In 2007, I was back to the Ben Gurion Airport after nearly seven years spent in the US. A Palestinian Arab who did not speak Hebrew but carried an Israeli passport, I raised many eye-brows. The thing that seemed to annoy the security officials the most was the fact that I spoke no word of Hebrew and did not remember the exact address for my parents’ house in Jerusalem. I was held in question by security for hours before I was released sans my luggage. I suffered from mild depression for about a week, but made up for it by inviting my mother to a lunch to be remembered at the American Colony hotel in Jerusalem as we waited for my luggage for two days in a row.

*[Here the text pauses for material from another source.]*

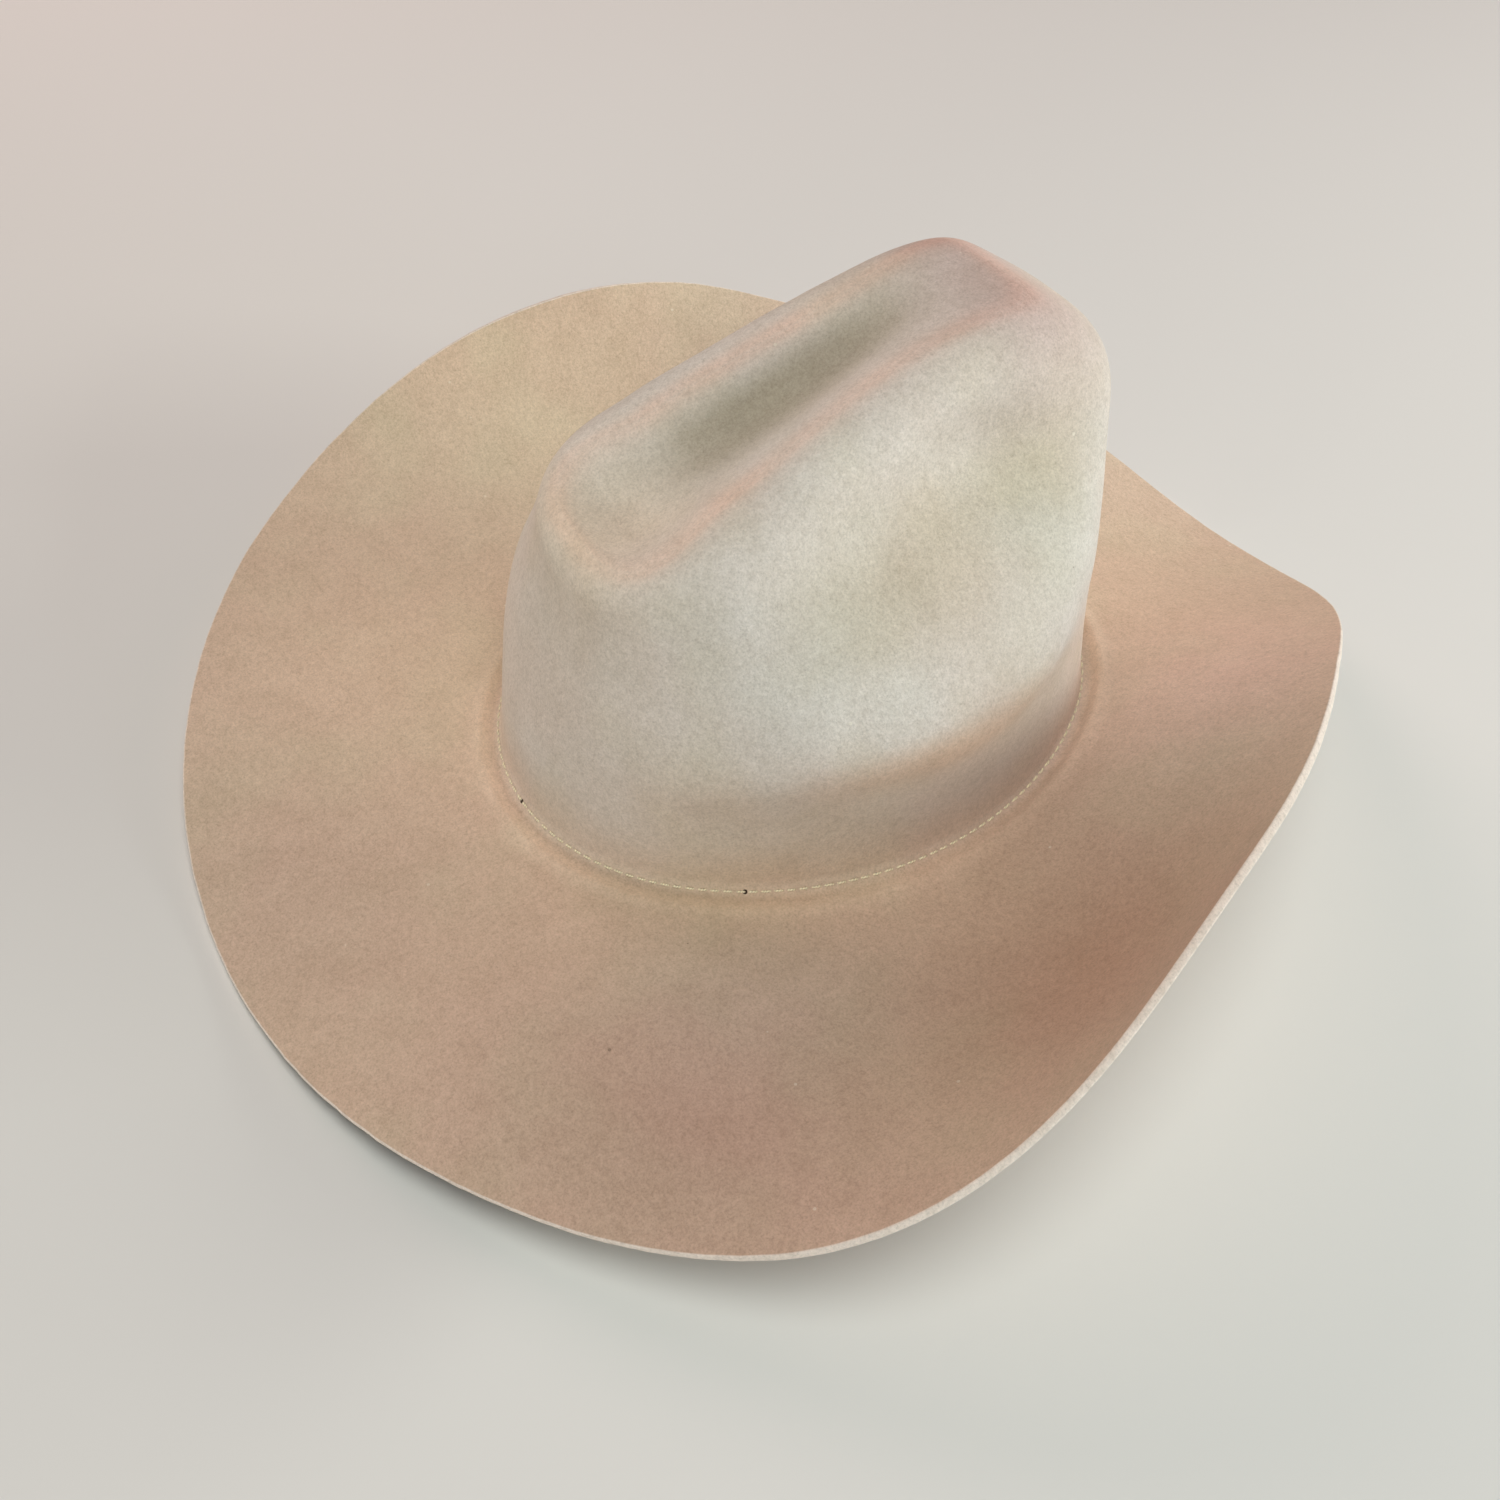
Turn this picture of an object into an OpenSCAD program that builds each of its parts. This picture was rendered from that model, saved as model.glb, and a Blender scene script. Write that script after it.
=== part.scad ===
// Western felt hat: creased felt body with a sewn-in sweatband and a satin lining.
// Frame: origin at the centre of the head opening, on the plane where crown and brim meet.
// +Z is up through the crown, the front of the hat faces -Y, the wearer's right is -X.
// Angles round the hat run from the front (0) over the wearer's left (90) to the back (180).

/* [Head opening] */
// Half length of the crown foot, front to back, over the felt
foot_half_length = 103.8; // [100:0.1:110]
// Half width of the crown foot over the felt
foot_half_width = 87.3; // [84:0.1:92]
// Radius of the front and back arcs of the foot oval
foot_end_r = 78; // [76:0.5:80]
// Thickness of the felt
felt_t = 3.0; // [2.4:0.1:3.4]

/* [Brim width along the felt] */
// Mean width of the brim
brim_w = 104.0; // [95:0.5:110]
// First-order term: added at the back, taken off at the front
brim_w1 = 12.0; // [0:0.5:14]
// Second-order term: added at the sides, taken off at the ends
brim_w2 = 10.8; // [0:0.1:12]
// Third-order trim of the outline
brim_w3 = 6.5; // [0:0.1:8]
// Fourth-order trim of the outline
brim_w4 = 4.4; // [0:0.1:6]

/* [Brim roll] */
// Mean slope of the brim at the crown, degrees
root_0 = 7.9; // [0:0.1:12]
// Front to back change of that slope
root_1 = 8.5; // [0:0.1:12]
// End to side change of that slope
root_2 = -3.7; // [-8:0.1:0]
// Third-order change of that slope
root_3 = -9.4; // [-12:0.1:0]
// Fourth-order change of that slope
root_4 = -10.5; // [-12:0.1:0]
// Mean slope of the brim at its edge, degrees
edge_0 = 23.2; // [15:0.1:30]
// Front to back change of the edge slope
edge_1 = 3.3; // [0:0.1:8]
// End to side change of the edge slope, negative rolls the sides up
edge_2 = -33.9; // [-36:0.1:-20]
// Third-order shape of the roll
edge_3 = -7.0; // [-10:0.1:0]
// Fourth-order shape of the roll
edge_4 = 10.6; // [0:0.1:12]
// Fifth-order shape of the roll
edge_5 = -1.2; // [-3:0.1:3]
// Sixth-order shape of the roll
edge_6 = -4.3; // [-6:0.1:3]
// Left to right difference of the roll
edge_skew = -1.0; // [-3:0.1:3]
// Left to right twist of the roll
edge_twist = -11.0; // [-12:0.1:3]
// How late the brim turns up, 1 is even
roll_power = 1.28; // [1:0.01:1.8]

/* [Crown top] */
// Front end of the top edge
top_front = -66.6; // [-70:0.1:-62]
// Back end of the top edge
top_back = 71.9; // [66:0.1:76]
// Squareness of the top edge
top_squareness = 4.5; // [4:0.1:5]
// Height of the ridges at mid length
ridge_z = 121.2; // [116:0.1:124]
// Fall of the ridges per 100 mm towards the back
ridge_fall = 36.5; // [32:0.1:38]
// Curve of the ridge line, second order
ridge_z2 = -9.1; // [-12:0.1:0]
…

That same week, I walked into an old book store in Ramallah. As I awaited my turn at the cash register I grabbed an old Magazine, as-Sirage/ The Oil Lamp, probably given the name by the same cultural center that ran my family-owned movie-theater in Ramallah. On the cover was a picture of a fabulous modern young woman with her hair nicely waving across her bare shoulders wearing a 20s-style pink flappers dress and golden necklace, she was standing next to a seated young man with a thin-frame and a traditional Palestinian white Qumbaz, a traditional linen robe worn by men at the time. The magazine was published in 1996 but it has waited for 11 years for me to pick it up just to be stunned by the title of the Picture: “Mr. Abdel Jawad Abdel-Latif al-Azzeh and his honorable wife Mrs. Nazeerah Jabre, Jaffa, 1922”. Those were my maternal great-grandparents and their story I was told all along was true. The past was true, Palestine is true, and now I was certain.